- _DIRECTIONS_
Quote every line of the material beneath this one.

□ □ □ □ □ □ □

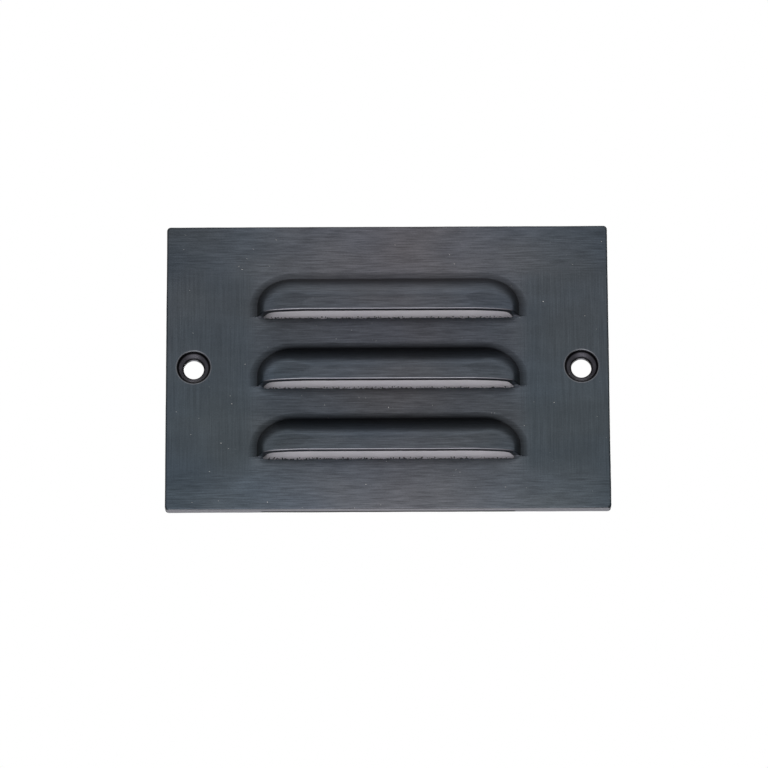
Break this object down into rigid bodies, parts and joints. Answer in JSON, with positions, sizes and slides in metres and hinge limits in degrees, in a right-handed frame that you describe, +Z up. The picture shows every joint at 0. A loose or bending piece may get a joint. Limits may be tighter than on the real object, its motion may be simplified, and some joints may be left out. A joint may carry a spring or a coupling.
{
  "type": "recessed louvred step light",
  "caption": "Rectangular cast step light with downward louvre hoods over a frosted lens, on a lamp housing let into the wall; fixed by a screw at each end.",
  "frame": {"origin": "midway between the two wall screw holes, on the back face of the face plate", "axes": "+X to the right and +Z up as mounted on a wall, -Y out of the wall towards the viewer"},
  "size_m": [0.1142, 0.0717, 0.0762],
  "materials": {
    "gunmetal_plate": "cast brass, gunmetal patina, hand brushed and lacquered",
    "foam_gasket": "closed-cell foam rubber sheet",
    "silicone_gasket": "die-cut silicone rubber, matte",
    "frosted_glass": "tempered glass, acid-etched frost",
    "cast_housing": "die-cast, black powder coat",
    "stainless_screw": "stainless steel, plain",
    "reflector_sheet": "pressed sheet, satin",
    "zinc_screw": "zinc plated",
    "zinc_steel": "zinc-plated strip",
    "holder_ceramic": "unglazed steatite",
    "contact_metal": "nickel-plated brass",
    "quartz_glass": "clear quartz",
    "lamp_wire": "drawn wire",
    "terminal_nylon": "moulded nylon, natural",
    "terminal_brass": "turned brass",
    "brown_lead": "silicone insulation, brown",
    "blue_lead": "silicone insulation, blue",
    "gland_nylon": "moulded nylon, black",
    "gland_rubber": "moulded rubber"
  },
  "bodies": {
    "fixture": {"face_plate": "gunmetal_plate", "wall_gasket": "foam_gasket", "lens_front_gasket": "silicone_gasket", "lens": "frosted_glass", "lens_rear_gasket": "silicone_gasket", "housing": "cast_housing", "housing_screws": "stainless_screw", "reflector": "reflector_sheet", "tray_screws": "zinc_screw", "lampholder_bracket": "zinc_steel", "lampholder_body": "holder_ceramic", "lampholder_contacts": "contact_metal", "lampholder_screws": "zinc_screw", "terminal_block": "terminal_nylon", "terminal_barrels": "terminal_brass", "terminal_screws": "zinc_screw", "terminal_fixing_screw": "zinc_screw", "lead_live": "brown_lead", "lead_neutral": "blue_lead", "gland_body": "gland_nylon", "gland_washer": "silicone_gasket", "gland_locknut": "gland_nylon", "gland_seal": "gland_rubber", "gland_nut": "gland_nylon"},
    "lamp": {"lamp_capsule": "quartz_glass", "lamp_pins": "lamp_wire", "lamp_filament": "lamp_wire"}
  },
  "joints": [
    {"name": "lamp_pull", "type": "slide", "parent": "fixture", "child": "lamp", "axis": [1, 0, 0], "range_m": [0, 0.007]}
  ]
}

□ □ □ □ □ □ □

- _FINISHED TASK_
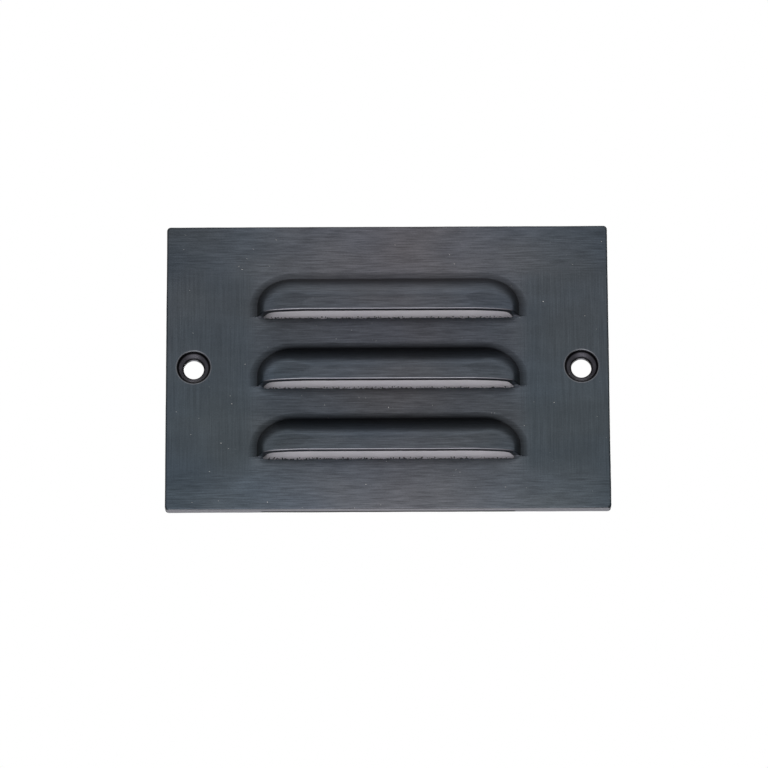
Break this object down into rigid bodies, parts and joints. Answer in JSON, with positions, sizes and slides in metres and hinge limits in degrees, in a right-handed frame that you describe, +Z up. The picture shows every joint at 0. A loose or bending piece may get a joint. Limits may be tighter than on the real object, its motion may be simplified, and some joints may be left out. A joint may carry a spring or a coupling.
{
  "type": "recessed louvred step light",
  "caption": "Rectangular cast step light with downward louvre hoods over a frosted lens, on a lamp housing let into the wall; fixed by a screw at each end.",
  "frame": {"origin": "midway between the two wall screw holes, on the back face of the face plate", "axes": "+X to the right and +Z up as mounted on a wall, -Y out of the wall towards the viewer"},
  "size_m": [0.1142, 0.0717, 0.0762],
  "materials": {
    "gunmetal_plate": "cast brass, gunmetal patina, hand brushed and lacquered",
    "foam_gasket": "closed-cell foam rubber sheet",
    "silicone_gasket": "die-cut silicone rubber, matte",
    "frosted_glass": "tempered glass, acid-etched frost",
    "cast_housing": "die-cast, black powder coat",
    "stainless_screw": "stainless steel, plain",
    "reflector_sheet": "pressed sheet, satin",
    "zinc_screw": "zinc plated",
    "zinc_steel": "zinc-plated strip",
    "holder_ceramic": "unglazed steatite",
    "contact_metal": "nickel-plated brass",
    "quartz_glass": "clear quartz",
    "lamp_wire": "drawn wire",
    "terminal_nylon": "moulded nylon, natural",
    "terminal_brass": "turned brass",
    "brown_lead": "silicone insulation, brown",
    "blue_lead": "silicone insulation, blue",
    "gland_nylon": "moulded nylon, black",
    "gland_rubber": "moulded rubber"
  },
  "bodies": {
    "fixture": {"face_plate": "gunmetal_plate", "wall_gasket": "foam_gasket", "lens_front_gasket": "silicone_gasket", "lens": "frosted_glass", "lens_rear_gasket": "silicone_gasket", "housing": "cast_housing", "housing_screws": "stainless_screw", "reflector": "reflector_sheet", "tray_screws": "zinc_screw", "lampholder_bracket": "zinc_steel", "lampholder_body": "holder_ceramic", "lampholder_contacts": "contact_metal", "lampholder_screws": "zinc_screw", "terminal_block": "terminal_nylon", "terminal_barrels": "terminal_brass", "terminal_screws": "zinc_screw", "terminal_fixing_screw": "zinc_screw", "lead_live": "brown_lead", "lead_neutral": "blue_lead", "gland_body": "gland_nylon", "gland_washer": "silicone_gasket", "gland_locknut": "gland_nylon", "gland_seal": "gland_rubber", "gland_nut": "gland_nylon"},
    "lamp": {"lamp_capsule": "quartz_glass", "lamp_pins": "lamp_wire", "lamp_filament": "lamp_wire"}
  },
  "joints": [
    {"name": "lamp_pull", "type": "slide", "parent": "fixture", "child": "lamp", "axis": [1, 0, 0], "range_m": [0, 0.007]}
  ]
}